Better late than never, here are the release notes for CRAN release 0.1.8. It's a bumper selection due to my failure to get 0.1.6 and 0.1.7 accepted.

New features

  • New parameter, ret_extra, a vector which can contain any combination of: "model" (same as ret_model = TRUE), "nn" (same as ret_nn = TRUE) and fgraph (see below).
  • New return value data: If the ret_extra vector contains "fgraph", the returned list will contain an fgraph item representing the fuzzy simplicial input graph as a sparse N x N matrix. For lvish, use "P" instead of "fgraph" (https://github.com/jlmelville/uwot/issues/47). Note that there is a further sparsifying step where edges with a very low membership are removed if there is no prospect of the edge being sampled during optimization. This is controlled by n_epochs: the smaller the value, the more sparsifying will occur.
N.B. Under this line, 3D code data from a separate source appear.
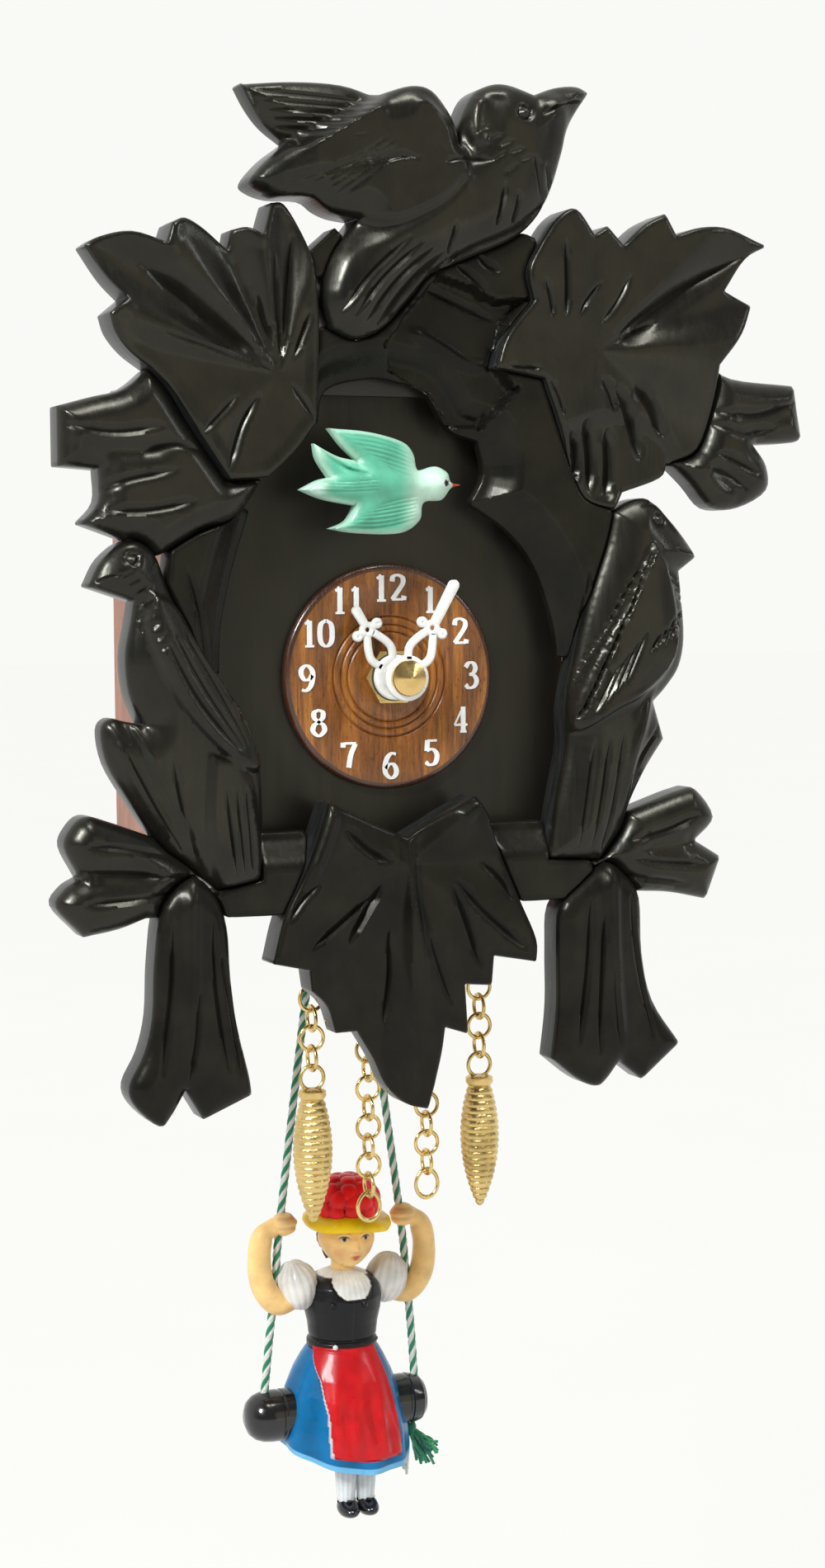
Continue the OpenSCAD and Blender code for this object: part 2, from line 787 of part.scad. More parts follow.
module third_wheel() {
    color("whitesmoke")
        at(at_third) {
            gear(gear_m, 48, y_third + 0.2, 0.8, a_inter, post_r + run_gap);
            sleeve(y_centre + 1.2, y_third - y_centre - 1, 0.7, post_r + run_gap);
            gear(gear_m, 8, y_centre, 1.2, a_third + 180 + 180 / 8, post_r + run_gap);
        }
}

module centre_wheel() {
    color("whitesmoke")
        at([0, 0]) {
            gear(gear_m, 48, y_centre + 0.2, 0.8, a_third, arbor_r + run_gap);
            sleeve(y_centre + 1, 0.6, 1.6, arbor_r + run_gap);
        }
}

module minute_arbor() {
    front_y = minute_y - hand_t - 1.5;
    color("silver")
        at([0, 0]) {
            pin(front_y, y_centre + 1.8 - front_y, arbor_r);
            pin(y_centre + 1.8, move_rear - 0.3 - y_centre - 1.8, 0.6);
            gear(gear_m, 12, y_motion - 0.1, 1.1, a_change + 180 / 12, 0.2);
        }
}

module change_wheel() {
    color("whitesmoke")
        at(at_change) {
            gear(gear_m, 36, y_motion, 0.8, a_change + 180, post_r + run_gap);
            gear(hour_m, 10, y_hour - 0.1, y_motion - y_hour + 0.1, a_change + 180 + 18,
                post_r + run_gap);
        }
}

module hour_wheel() {
    color("whitesmoke")
        at([0, 0]) {
            gear(hour_m, 40, y_hour, 1, a_change, arbor_r + run_gap);
            sleeve(hour_y - hand_t - 0.3, y_hour - hour_y + hand_t + 0.3, pipe_r,
                arbor_r + run_gap);
        }
}

module setting_knob() {
    color("black")
        at(at_knob) {
            gear(gear_m, 12, y_motion - 0.1, 1.1, a_knob + 180 + 15, 0.2);
            pin(y_motion + 1, cover_rear + 0.3 - y_motion - 1, 1);
            pin(in_front + 0.2, y_motion + 1.1 - in_front - 0.3, 0.8);
            pin(cover_rear + 0.3, 2.2, 4.5);
        }
}

bar_t = 1.5;
bar_y = swing_y - bar_t / 2;
module pendulum_bar() {
    color("silver") {
        difference() {
            union() {
                at([0, pivot_up])
                    pin(bar_y - 0.3, bar_t + 0.9, 2.2);
                translate([-1.5, bar_y, hook_z + 1])
                    cube([3, bar_t, pivot_z + 7 - hook_z - 1]);
            }
            at([0, pivot_up])
                pin(bar_y - 2, bar_t + 4, pivot_r + run_gap);
        }
        at([0, pivot_up + 6])
            pin(bar_y - 2.2, 2.3, 0.6);
        difference() {
            translate([-3, swing_y - 1.7, hook_z - 1])
                cube([6, 3.4, 2]);
            for (x = [-cord_top_x, cord_top_x])
                translate([x, swing_y, hook_z - 2])
                    cylinder(r = cord_r, h = 2.4, $fn = 32);
        }
    }
}

module pendulum_magnet() {
    color("dimgray")
        at([0, -11])
            pin(bar_y - 1.8, 1.8, 3);
}

crank_y = bar_y - 2;
module bird_crank() {
    lean = atan2(-bird_x, 6.5);
    color("silver") {
        at([bird_x, bird_z - dial_z])
            pin(face_y - 9.6, crank_y + 1.4 - face_y + 9.6, arbor_r);
        translate([bird_x, crank_y, bird_z])
            rotate([0, -lean, 0])
                difference() {
                    translate([-2.2, 0, -10.2])
                        cube([4.4, 1.4, 12.4]);
                    translate([-fork_gap, -1, -11])
                        cube([2 * fork_gap, 4, 5]);
                }
    }
}

module rocking_bird() {
    back = face_y - 8.4;
    color("mediumaquamarine")
        difference() {
            union() {
                upright(back, 2.4)
                    shape(P_GREEN_BIRD);
                translate([-12, back - 2.4, bird_z])
                    rotate([0, 90, 0])
                        rotate_extrude($fn = 32)
                            polygon([[0, 0], [1.4, 2], [2.4, 7], [2.2, 11], [1.2, 14.6],
                                [0, 15.4]]);
                translate([4.6, back - 1.8, bird_z - 0.4])
                    sphere(r = 2.3, $fn = 32);
            }
            at([bird_x, bird_z - dial_z])
                pin(face_y - 9.6, 4, arbor_r);
        }
}

// One round chain link; turned = 1 shows its edge to the front.
module link(x, y, z, turned) {
    translate([x, y, z])
        rotate([0, 0, 90 * turned])
            rotate([90, 0, 0])
                rotate_extrude($fn = 32)
                    translate([link_r, 0])
                        circle(r = wire_r, $fn = 16);
}

// A row of links hanging from an eye whose lowest wire centre is at height top.
module chain(x, y, top, n) {
    for (i = [0 : n - 1])
        link(x, y, top + hang_gap - link_r - i * pitch, i % 2);
}

x_left = -13.8;
x_right = 17.3;
x_in_left = -1;
x_in_right = 10;
low_drop = 3.9;
mid_drop = 0.8;
eye_stem_r = 0.5;
low_top = chain_top - low_drop;
mid_top = chain_top - mid_drop;
module eye(x, y, top) {
    translate([x, y, top + eye_r])
        rotate([0, 90, 0])
            rotate_extrude($fn = 32)
                translate([eye_r, 0])
                    circle(r = wire_r, $fn = 16);
    translate([x, y, top + 2 * eye_r])
        cylinder(r = eye_stem_r, h = bottom_z - top - 2 * eye_r, $fn = 16);
}

module chain_eyes() {
    color("gold") {
        eye(x_left, outer_y, chain_top);
        eye(x_right, outer_y, chain_top);
        eye(x_in_left, inner_y, low_top);
        eye(x_in_right, inner_y, mid_top);
    }
}

module chain_left() {
    color("gold")
        chain(x_left, outer_y, chain_top, outer_links);
}

module chain_right() {
    color("gold")
        chain(x_right, outer_y, chain_top, outer_links);
}

module chain_inner_left() {
    color("gold")
        chain(x_in_left, inner_y, low_top, inner_links);
}

module chain_inner_right() {
    color("gold")
        chain(x_in_right, inner_y, mid_top, inner_links);
}

// A ribbed cocoon-shaped weight with a collar and a hanging loop.
module weight(x) {
    loop_z = chain_top + hang_gap - link_r - outer_links * pitch;
    top = loop_z - link_r;
    ribs = 9;
    color("gold") {
        translate([x, outer_y, loop_z])
            rotate([90, 0, 0])
                rotate_extrude($fn = 32)
                    translate([link_r, 0])
                        circle(r = wire_r, $fn = 16);
        translate([x, outer_y, top])
            rotate_extrude($fn = 48)
                polygon(concat([[0, 0.2], [2.4, 0.2], [2.4, -1.4], [2.1, -1.8]],
                    [for (i = [0 : 2 * ribs])
                        let (t = i / (2 * ribs), u = 180 * (0.18 + 0.8 * t))
                        [max(0.3, weight_r * pow(sin(u), 0.75)) - (i % 2 == 0 ? 0.25 : 0),
                            -1.8 - weight_len * t]],
                    [[0, -1.8 - weight_len]]));
    }
}

module weight_left() {
    weight(x_left);
}

module weight_right() {
    weight(x_right);
}

// Ring of points around a cord centre line point.
function cord_dir(C, i) = let (a = C[max(0, i - 1)], b = C[min(len(C) - 1, i + 1)])
    (b - a) / norm(b - a);
function fine(C) = [for (i = [0 : len(C) - 2]) for (k = [0 : 11]) C[i] + (C[i + 1] - C[i]) * k / 12,
    C[len(C) - 1]];
function ring(c, d, r) = [for (j = [0 : 7])
    [c[0] + r * cos(45 * j) * -d[1], swing_y + r * sin(45 * j),
        dial_z + c[1] + r * cos(45 * j) * d[0]]];

module cord(C, r) {
    F = fine(C);
    n = len(F);
    pts = [for (i = [0 : n - 1]) each ring(F[i], cord_dir(F, i), r)];
    sides = [for (i = [0 : n - 2]) for (j = [0 : 7])
        [8 * i + j, 8 * i + (j + 1) % 8, 8 * i + 8 + (j + 1) % 8, 8 * i + 8 + j]];
    polyhedron(pts, concat([[for (j = [7 : -1 : 0]) j]], sides,
        [[for (j = [0 : 7]) 8 * (n - 1) + j]]));
}

module swing_cord_left() {
    color("seagreen")
        cord(C_LEFT, cord_r);
}

module swing_cord_right() {
    color("seagreen")
        cord(C_RIGHT, cord_r);
}

seat_half = 17;
seat_r = 4.6;
seat_z = dial_z - 133;
module seat_shape() {
    round_r = 3.4;
    translate([0, swing_y, seat_z])
        rotate([0, 90, 0])
            rotate_extrude()
                polygon(concat([[0, -seat_half]],
                    [for (a = [-90 : 15 : 0])
                        [seat_r - round_r + round_r * cos(a), -seat_half + round_r * (1 + sin(a))]],
                    [for (a = [0 : 15 : 90])
                        [seat_r - round_r + round_r * cos(a), seat_half - round_r * (1 - sin(a))]],
                    [[0, seat_half]]));
}

module swing_seat() {
    color("black")
        difference() {
            seat_shape();
            for (C = [C_LEFT, C_RIGHT])
                translate([C[len(C) - 1][0], swing_y, seat_z + 2.2])
                    cylinder(r = cord_r, h = 6, $fn = 32);
        }
}

module cord_tassel() {
    color("seagreen")
        difference() {
            translate([13.2, swing_y, seat_z - seat_r - 0.6]) {
                sphere(r = 1.1, $fn = 24);
                rotate([0, 148, 0])
                    cylinder(r1 = 0.8, r2 = 2.6, h = 8, $fn = 32);
            }
            seat_shape();
        }
}

head_z = dial_z - 103;
head_r = 5.3;
neck_z = dial_z - 109.6;
neck_r = 2.3;
neck_h = 4;
hat_z = dial_z - 100;
module doll_head() {
    color("navajowhite")
        difference() {
            union() {
                translate([0, doll_y, head_z])
                    sphere(r = head_r);
                translate([0, doll_y, neck_z])
                    cylinder(r = neck_r, h = neck_h, $fn = 32);
            }
            translate([-8, doll_y - 8, hat_z])
                cube([16, 16, 8]);
        }
}

module doll_hat() {
    color("crimson")
        translate([0, doll_y, hat_z])
            rotate_extrude()
                polygon([[0, 0], [8, 0], [8.1, 0.5], [7.8, 1], [6.7, 1.6], [6.4, 4], [5.9, 7],
                    [4.8, 8.4], [3, 9], [0, 9.2]]);
}

module doll_trunk() {
    translate([0, doll_y, dial_z])
        rotate_extrude()
            polygon([[0, -108.6], [4, -108.6], [6, -110.5], [6.2, -114], [5.4, -118],
                [5.4, -121], [6.6, -123], [9, -128], [11, -134], [11.8, -139],
                [11, -143.6], [0, -143.6]]);
}

module doll_body() {
    color("royalblue")
        difference() {
            doll_trunk();
            translate([0, doll_y, neck_z])
                cylinder(r = neck_r, h = neck_h, $fn = 32);
            seat_shape();
        }
}

arm_x = 10.2;
arm_r = 1.95;
arm_bend_r = 7.4;
fist_r = 2.4;
sleeve_r = 3.9;

// Both bent arms, each a half ring from the sleeve up to a round fist on the cord.
module doll_arm_shapes() {
    for (s = [0, 1])
        translate([0, doll_y, 0])
            rotate([0, 0, 180 * s]) {
                translate([arm_x, 0, dial_z - 105.6])
                    rotate([90, 0, 0])
                        rotate([0, 0, -90])
                            rotate_extrude(angle = 180)
                                translate([arm_bend_r, 0])
                                    circle(r = arm_r, $fn = 32);
                translate([11.4, 0, dial_z - 98])
                    sphere(r = fist_r, $fn = 32);
            }
}

module doll_arms() {
    color("navajowhite")
        difference() {
            union() {
                doll_arm_shapes();
                for (s = [-1, 1])
                    translate([8.8 * s, doll_y, dial_z - 112])
                        sphere(r = sleeve_r, $fn = 32);
            }
            doll_trunk();
            for (C = [C_LEFT, C_RIGHT]) {
                a = C[len(C) - 4];
                d = C[len(C) - 3] - C[len(C) - 5];
                translate([a[0], swing_y, dial_z + a[1]])
                    rotate([0, atan2(d[0], d[1]), 0])
                        translate([0, 0, -5])
                            cylinder(r = cord_r, h = 10, $fn = 32);
            }
        }
}

leg_x = 1.95;
leg_r = 1.85;
leg_out = 5.5;
module doll_legs() {
    color("white")
        for (s = [-1, 1])
            translate([leg_x * s, doll_y - leg_out, dial_z]) {
                translate([0, 0, -149.5])
                    cylinder(r = leg_r, h = 5.9, $fn = 32);
                difference() {
                    union() {
                        translate([0, 0, -152.3])
                            cylinder(r = 1.9, h = 2.8, $fn = 32);
                        translate([0, -2.4, -150.9])
                            sphere(r = 1.9, $fn = 32);
                    }
                    translate([-4, -8, -156.3])
                        cube([8, 12, 4]);
                }
            }
}

front_board();
dial_board();
top_bird();
left_bird();
right_bird();
left_leaf();
right_leaf();
bottom_leaf();
left_foot();
right_foot();
left_upper_branch();
right_upper_branch();
left_lower_branch();
right_lower_branch();
case_left();
case_right();
case_top();
case_bottom();
back_panel();
hanger_plate();
dial();
mounting_nut();
hour_hand();
minute_hand();
hand_nut();
movement_housing();
movement_cover();
battery();
circuit_board();
stator();
motor_coil();
drive_coil();
rotor();
intermediate_wheel();
third_wheel();
centre_wheel();
minute_arbor();
change_wheel();
hour_wheel();
setting_knob();
pendulum_bar();
pendulum_magnet();
rocking_bird();
bird_crank();
chain_eyes();
chain_left();
chain_right();
chain_inner_left();
chain_inner_right();
weight_left();
weight_right();
swing_cord_left();
swing_cord_right();
cord_tassel();
swing_seat();
doll_body();
doll_head();
doll_hat();
doll_arms();
doll_legs();
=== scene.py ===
import math
import random

import bmesh
import bpy
import numpy as np
from mathutils import Matrix, Vector
from mathutils.geometry import delaunay_2d_cdt


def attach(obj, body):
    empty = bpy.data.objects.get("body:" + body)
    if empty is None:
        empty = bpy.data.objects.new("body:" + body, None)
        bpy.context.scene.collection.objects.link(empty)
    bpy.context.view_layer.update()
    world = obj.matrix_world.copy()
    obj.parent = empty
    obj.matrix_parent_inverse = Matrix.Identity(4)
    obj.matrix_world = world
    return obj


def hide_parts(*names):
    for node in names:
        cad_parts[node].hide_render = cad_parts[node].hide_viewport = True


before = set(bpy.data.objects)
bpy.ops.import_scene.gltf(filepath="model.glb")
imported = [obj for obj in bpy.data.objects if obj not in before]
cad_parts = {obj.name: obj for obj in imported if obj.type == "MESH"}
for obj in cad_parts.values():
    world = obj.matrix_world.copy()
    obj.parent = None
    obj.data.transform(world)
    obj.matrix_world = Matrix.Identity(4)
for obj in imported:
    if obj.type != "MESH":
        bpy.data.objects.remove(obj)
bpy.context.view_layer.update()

# The clock is described in millimetres: x right and z up from the dial's centre, y as in the shared frame,
# where the wall is y = 0 and the front faces -y.
MM = 0.001
DIAL_Z = -44.0
SWING_Y = -16.0
BACK_Y = -44.0
TINY = 1e-9

scene = bpy.context.scene
scene.view_settings.view_transform = "Standard"

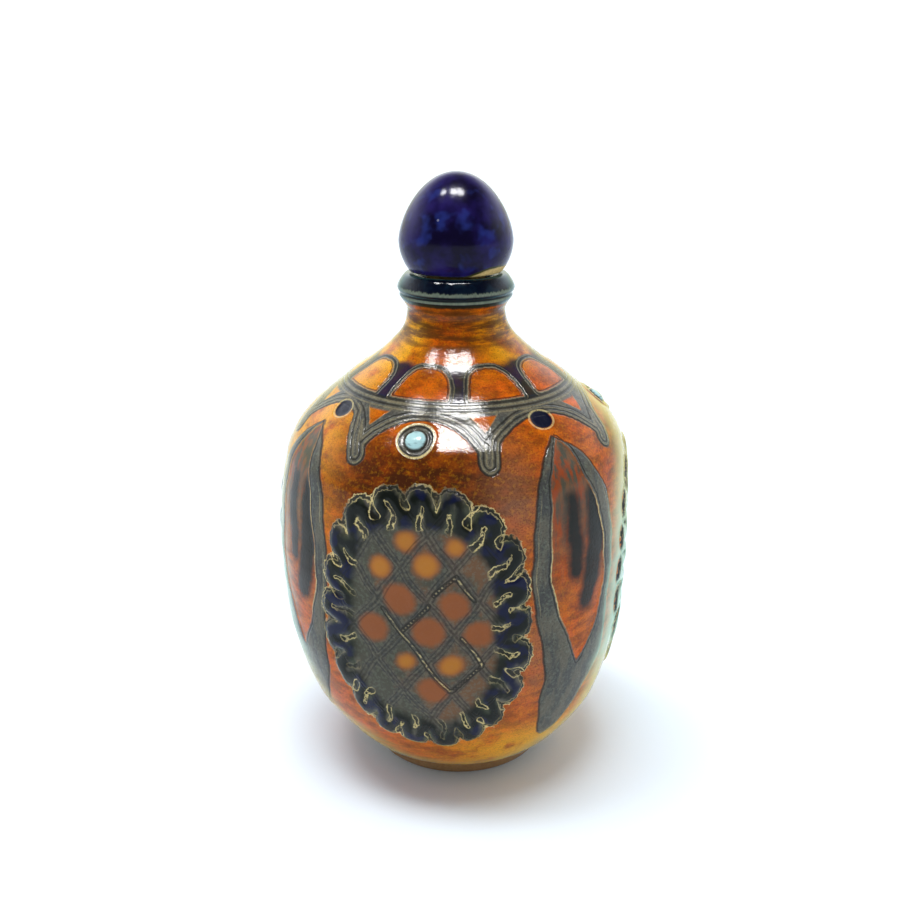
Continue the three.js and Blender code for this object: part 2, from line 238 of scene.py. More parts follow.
TABLE_HEIGHTS = np.linspace(BELLY_START, NECK_HEIGHT, 3000)
TABLE_RADII = body_radius(TABLE_HEIGHTS)
TABLE_CLIMB = np.concatenate([[0], np.cumsum(np.hypot(np.diff(TABLE_HEIGHTS), np.diff(TABLE_RADII)))])


def climb(height):
    """The distance up the outer surface from the start of the belly."""
    return np.interp(height, TABLE_HEIGHTS, TABLE_CLIMB)


def smooth(value, low, high):
    """0 below low, 1 above high, and smooth between."""
    t = np.clip((value - low) / (high - low), 0, 1)
    return t * t * (3 - 2 * t)


def wrapped(degrees):
    """The same turn, between -180 and 180 degrees."""
    return (degrees + 180) % 360 - 180


def azimuth_of(step):
    """Even steps are medallions, odd ones pods."""
    turn = 180 / MEDALLIONS * step
    return FIRST_AZIMUTH + turn - SPACING_DRIFT_DEGREES * math.sin(math.radians(turn))


# Outlines of the two pieces, from point to point in millimetres


def climbed_points(start, end, spacing):
    """Points of the body's outer outline at even distances up its surface."""
    count = round((climb(end) - climb(start)) / spacing)
    heights = np.interp(np.linspace(climb(start), climb(end), count + 1), TABLE_CLIMB, TABLE_HEIGHTS)
    return [(float(body_radius(h)), float(h)) for h in heights]


def flask_outline():
    """From the underside's middle round the foot, up the outside, over the lip and down the inside."""
    ring_inside = FOOT_RADIUS - FOOT_RING_WIDTH
    points = [(0, FOOT_RECESS), (8, FOOT_RECESS), (15, FOOT_RECESS), (ring_inside - 1.4, FOOT_RECESS - 0.1)]
    points += [(ring_inside - 0.8, FOOT_RECESS - 0.7), (ring_inside - 0.2, 0.7), (ring_inside + 0.5, 0)]
    points += [(FOOT_RADIUS - 2.4, 0), (FOOT_RADIUS - 0.5, 0)]
    points += [(FOOT_RADIUS - 0.05, 0.4), (FOOT_RADIUS + 0.3, 1.4)]
    points += [(FOOT_TOP_RADIUS - 0.1, 2.4), (FOOT_TOP_RADIUS - 0.1, FOOT_HEIGHT - 0.2)]
    points += [(FOOT_TOP_RADIUS - FOOT_GROOVE_DEPTH, FOOT_HEIGHT + FOOT_GROOVE_HEIGHT / 3)]
    points += [(FOOT_TOP_RADIUS + 0.1, BELLY_START - 0.45)]
    points += climbed_points(BELLY_START, 15, 1.4)[:-1]
    points += climbed_points(15, 121, 0.78)[:-1]
    points += climbed_points(121, NECK_HEIGHT, 1.2)
    for rise, reach in FLARE_SHAPE:
        radius = NECK_RADIUS + (NECK_RIDGE_RADIUS - NECK_RADIUS) * reach
        points.append((radius, FLARE_START + (RIDGE_HEIGHT - FLARE_START) * rise))
    points += [(NECK_RIDGE_RADIUS - 0.08, RIDGE_HEIGHT + 0.45)]
    points += [(NECK_RIDGE_RADIUS - LIP_GROOVE_DEPTH, GROOVE_HEIGHT)]
    for rise, reach in LIP_SHAPE:
        radius = LIP_CREST_RADIUS + (LIP_RADIUS - LIP_CREST_RADIUS) * reach
        points.append((radius, BEAD_START + LIP_BEAD_HEIGHT * rise))
    points += [(LIP_CREST_RADIUS - 1.2, LIP_HEIGHT - 0.05), (BORE_RADIUS + 2.2, LIP_HEIGHT - 0.2)]
    points += [(BORE_RADIUS + 1, LIP_HEIGHT - 0.7), (BORE_RADIUS + 0.3, LIP_HEIGHT - 1.6)]
    points += [(BORE_RADIUS, LIP_HEIGHT - 3), (BORE_RADIUS, 131), (BORE_RADIUS, 123.5)]
    inside = []
    for height in INSIDE_HEIGHTS:
        slope = float(body_radius(height + 0.25) - body_radius(height - 0.25)) / 0.5
        stretch = math.hypot(1, slope)
        inside.append((float(body_radius(height)) - WALL / stretch, height + WALL * slope / stretch))
    floor_top = FOOT_RECESS + FLOOR
    return points + inside + [(17.4, floor_top + 0.4), (9, floor_top + 0.1), (0, floor_top)]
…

If you are only interested in the fuzzy graph and not the embedded coordinates, set n_epochs = 0.
  • New function: unload_uwot, to unload the Annoy nearest neighbor indices in a model. This prevents the model from being used in umap_transform, but allows for the temporary working directory created by both save_uwot and load_uwot to be deleted. Previously, both load_uwot and save_uwot were attempting to delete the temporary working directories they used, but would always silently fail because Annoy is making use of files in those directories.
  • An attempt has been made to reduce the variability of results due to different compiler and C++ library versions on different machines. Visually results are unchanged in most cases, but this is a breaking change in terms of numerical output. The best chance of obtaining floating point determinism across machines is to use init = "spca", fixed values of a and b (rather than allowing them to be calculated through setting min_dist and spread) and approx_pow = TRUE. Using the tumap method with init = "spca" is probably the most robust approach.

Big fixes and minor improvements

  • default for n_threads is now NULL to provide a bit more protection from changing dependencies.
  • uwot should no longer trigger undefined behavior in sanitizers, due to replacement of RcppParallel with the standard C++11 implementation of threading (and some code "borrowed" from RcppParallel) (https://github.com/jlmelville/uwot/issues/52).
  • Further sanitizer improvements in the nearest neighbor search code due to the upstream efforts of erikbern and eddelbuettel (https://github.com/jlmelville/uwot/issues/50).
  • New behavior when n_epochs = 0. This used to behave like (n_epochs = NULL) and gave a default number of epochs (dependent on the number of vertices in the dataset). Now it more usefully carries out all calculations except optimization, so the returned coordinates are those specified by the init parameter, so this is an easy way to access e.g. the spectral or PCA initialization coordinates. If you want the input fuzzy graph (ret_extra vector contains "fgraph"), this will also prevent the graph having edges with very low membership being removed. You still get the old default epochs behavior by setting n_epochs = NULL or to a negative value.
  • save_uwot and load_uwot have been updated with a verbose parameter so it's easier to see what temporary files are being created.
  • save_uwot has a new parameter, unload, which if set to TRUE will delete the working directory for you, at the cost of unloading the model, i.e. it can't be used with umap_transform until you reload it with load_uwot.
  • save_uwot now returns the saved model with an extra field, mod_dir, which points to the location of the temporary working directory, so you should now assign the result of calling save_uwot to the model you saved, e.g. model <- save_uwot(model, "my_model_file"). This field is intended for use with unload_uwot.
  • load_uwot also returns the model with a mod_dir item for use with unload_uwot.
  • save_uwot and load_uwot were not correctly handling relative paths.
  • A previous bug fix to load_uwot in uwot 0.1.4 to work with newer versions of RcppAnnoy (https://github.com/jlmelville/uwot/issues/31) failed in the typical case of a single metric for the nearest neighbor search using all available columns, giving an error message along the lines of: Error: index size <size> is not a multiple of vector size <size>. This has now been fixed, but required changes to both save_uwot and load_uwot, so existing saved models must be regenerated. Thank you to reporter OuNao.